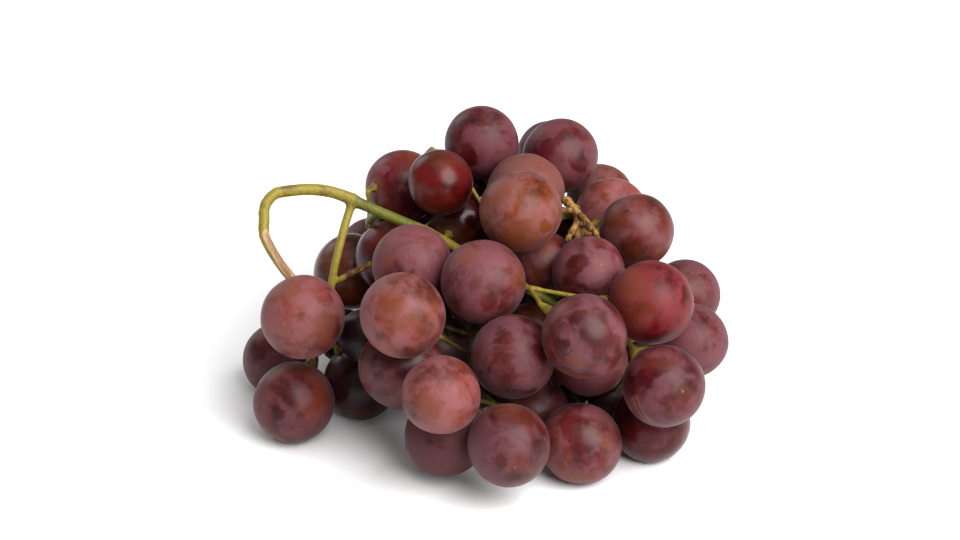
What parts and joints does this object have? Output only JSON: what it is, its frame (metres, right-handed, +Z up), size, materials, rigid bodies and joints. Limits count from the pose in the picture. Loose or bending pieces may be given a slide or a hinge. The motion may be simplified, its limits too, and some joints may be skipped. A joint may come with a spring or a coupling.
{
  "type": "bunch of grapes",
  "caption": "Bunch of ripe red table grapes lying on its side, round berries crowded on one branching green stem with a hooked stalk.",
  "frame": {"origin": "bottom centre of the bunch's box, on the surface that it lies on", "axes": "+Z up from the surface; +X from the hooked stalk towards the tip of the bunch; -Y towards the front, from which the bunch is seen"},
  "size_m": [0.1542, 0.1548, 0.0838],
  "materials": {
    "skin_dusky": "waxy purple-brown grape skin under a thin pale bloom",
    "skin_rose": "waxy rose-brown grape skin, mottled, with a thin bloom",
    "skin_plum": "glossy plum grape skin with a partly wiped bloom",
    "skin_amber": "satin amber and olive grape skin with fine dots",
    "skin_crimson": "glossy deep red grape skin",
    "skin_dark": "dark slate-purple grape skin under a thin bloom",
    "stem": "green to tan stalk, fibrous, with brown scars"
  },
  "bodies": {
    "root": {"axis_berry_1": "skin_dusky", "axis_berry_2": "skin_dark", "axis_berry_3": "skin_dark", "axis_berry_4": "skin_plum", "axis_berry_5": "skin_plum", "breast_berry_1": "skin_rose", "breast_berry_2": "skin_dusky", "breast_berry_3": "skin_rose", "breast_berry_4": "skin_dark", "breast_berry_5": "skin_dusky", "breast_berry_6": "skin_dusky", "breast_berry_7": "skin_dusky", "breast_berry_8": "skin_dark", "crown_berry_1": "skin_crimson", "crown_berry_10": "skin_plum", "crown_berry_11": "skin_dark", "crown_berry_12": "skin_plum", "crown_berry_13": "skin_dark", "crown_berry_2": "skin_plum", "crown_berry_3": "skin_plum", "crown_berry_4": "skin_plum", "crown_berry_5": "skin_amber", "crown_berry_6": "skin_amber", "crown_berry_7": "skin_dusky", "crown_berry_8": "skin_plum", "crown_berry_9": "skin_dusky", "fork_berry_1": "skin_dusky", "fork_berry_2": "skin_crimson", "fork_berry_3": "skin_dusky", "heart_berry_1": "skin_amber", "heart_berry_2": "skin_dusky", "heart_berry_3": "skin_dusky", "heart_berry_4": "skin_rose", "heart_berry_5": "skin_rose", "heart_berry_6": "skin_dusky", "heart_berry_7": "skin_plum", "heart_berry_8": "skin_dusky", "rear_berry_1": "skin_amber", "rear_berry_2": "skin_plum", "rear_berry_3": "skin_plum", "rear_berry_4": "skin_plum", "rear_berry_5": "skin_dark", "rear_berry_6": "skin_dusky", "rear_berry_7": "skin_plum", "rear_berry_8": "skin_dusky", "rear_berry_9": "skin_plum", "shoulder_berry_1": "skin_rose", "shoulder_berry_2": "skin_dark", "shoulder_berry_3": "skin_dark", "shoulder_berry_4": "skin_dark", "shoulder_berry_5": "skin_dark", "stem": "stem", "tail_berry_1": "skin_dark", "tail_berry_2": "skin_dusky", "tail_berry_3": "skin_dusky", "tail_berry_4": "skin_plum", "tail_berry_5": "skin_plum", "tail_berry_6": "skin_dark", "tail_berry_7": "skin_dusky", "tail_berry_8": "skin_plum"}
  },
  "joints": []
}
──────────
**Task directions:**
The required output is the number of lines containing the word "joints", and nothing besides.

**Expected answer:**
2